At the hospital I couldn’t help smiling at everyone. So this is what the janitor who mops the floor here every night looks like, I thought. How nice it must be to work in such a place of drama, and so this will be my nurse. The labor room they put me in had a window, and I could see the sky lightening and the windows of a white clapboard church begin to glow. I liked it when the nurse slipped a crisp white institutional frock over me; it was as if someone were taking care of me, someone were dressing me, like a mother.
I climbed up on a high white bed and the nurses covered me with a soft beige blanket, and Charlie came in and held my hand. He looked out of place in his green sweater and old gray corduroy slacks while the rest of us were all in white.
“Charlie,” I said, “you promised you’d come into the delivery room with me. You promised.”
“I will,” he said. “I will. I’ll get the hospital garb on when the time comes
. But you’ve still got a long way to go.”
“How do you know?” I asked. I knew that Charlie had not been with Adelaide when Caroline and Cathy were born.
“The nurses told me,” Charlie said. “They said that if you’re still smiling and joking around, you’ve got a long way to go.”
Hah, I thought to myself, will they have a surprise coming! I’m going to smile and joke through it all. Why not? It’s easy. To Charlie, I said, “Do I need some more lipstick?”
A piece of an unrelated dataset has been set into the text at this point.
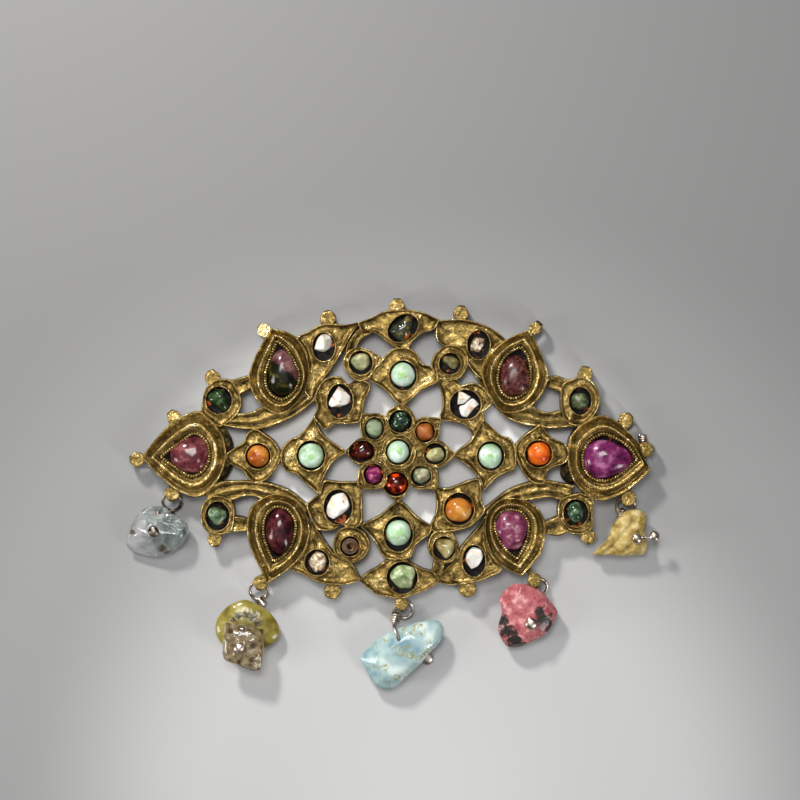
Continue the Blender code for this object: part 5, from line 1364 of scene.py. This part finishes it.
# The look of each bead, in the same terms, with veins, folds and the depth of relief.
BEAD_LOOKS = {
    # The rock crystal's foot tones are near white and cover its left side: a painted reflection.
    "bead_rock_crystal": dict(
        tones=((112, 124, 122), (186, 198, 194), (240, 246, 244)), grain=0.0030, rough=0.05,
        foot=((206, 212, 212), (252, 252, 252), (255, 255, 255)), split=(151, 536, 3.0),
        through=0.84, blotted=(104, 78, 42), ragged=0.0011, lump=0.07, facets=14, shine=0.5,
        relief=0.0007, blots=((132, 532, 3), (158, 513, 3.4), (162, 548, 4), (167, 554, 3))),
    "bead_yellow_green": dict(
        tones=((116, 102, 36), (166, 152, 70), (204, 192, 126)), grain=0.0042, rough=0.16,
        through=0.45, blotted=(66, 58, 26), ragged=0.0006, lump=0.04, shine=0.3, relief=0.0002,
        blots=((233, 620, 2.6), (238, 616, 3.4), (245, 615, 3.6), (252, 618, 3.6), (257, 624, 3.2),
               (261, 632, 2.8))),
    "bead_grey_quartz": dict(
        # The grey quartz's brown blots lie along its edges and paint the dark edges of its facets:
        # painted shade.
        tones=((108, 88, 56), (182, 162, 122), (230, 216, 184)), grain=0.0015, rough=0.06,
        through=0.74, specks=(60, 48, 34), lump=0.05, facets=10, relief=0.0004,
        blotted=(96, 76, 48), ragged=0.0006,
        blots=((231, 630, 3), (243, 629, 3), (254, 644, 3), (252, 658, 3), (240, 660, 2.6))),
    "bead_aqua": dict(
        tones=((126, 162, 174), (174, 200, 200), (226, 238, 232)), grain=0.0048, rough=0.14,
        through=0.30, veins=(164, 152, 78), vein=0.016, lump=0.04, facets=8),
    "bead_rhodonite": dict(
        tones=((128, 60, 66), (164, 90, 94), (202, 142, 138)), grain=0.0018, rough=0.26,
        blotted=(42, 38, 36), lump=0.02, facets=5, relief=0.00015,
        blots=((502, 621, 8), (507, 631, 8), (514, 641, 8), (521, 647, 6), (540, 611, 6),
               (544, 619, 8), (550, 628, 5))),
    "bead_twisted": dict(
        tones=((126, 100, 40), (172, 148, 80), (206, 188, 132)), grain=0.0018, rough=0.42,
        through=0.10, lump=0.07, facets=3, folds=(0.67, -0.74, 0.0034, 0.24), relief=0.0003),
}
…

Charlie said, “Oh, Zelda, I love you.”
And of course the nurses were right. After a while I stopped smiling and joking and concentrated on breathing correctly and not screaming. After a while the nurses didn’t seem so cute or sweet and Charlie seemed absolutely irritating. It occurred to me in a rush that I was going to have to surrender myself to something out of my control. It was as if my greedy hardening stomach was trying to pull myself—the “I” of my self—out of my head, to pull it down to the center of my body, and when I finally realized that this was what was necessary I let go. And things began to move much more rapidly. I let go of myself, of my “I,” the I who was Zelda, who was thirty years old and had curly black hair and a ready smile, who knew about T. S. Eliot, who loved to ride horses through the woods. I let go. And my I, my self, seemed to suddenly sink and surge downward into the center of my being. I lost myself, I surrendered myself to the passionate lustful pain. Charlie held my hand and rubbed my back, but I was not with Charlie. And I was not with the baby. I was with, blended with, something else, some greedy, fierce, ripping power. Suddenly the clenched fist socked me in the small of my back, and my back arched, and I cried out in a way that I never would have let myself cry before. They took me to the delivery room.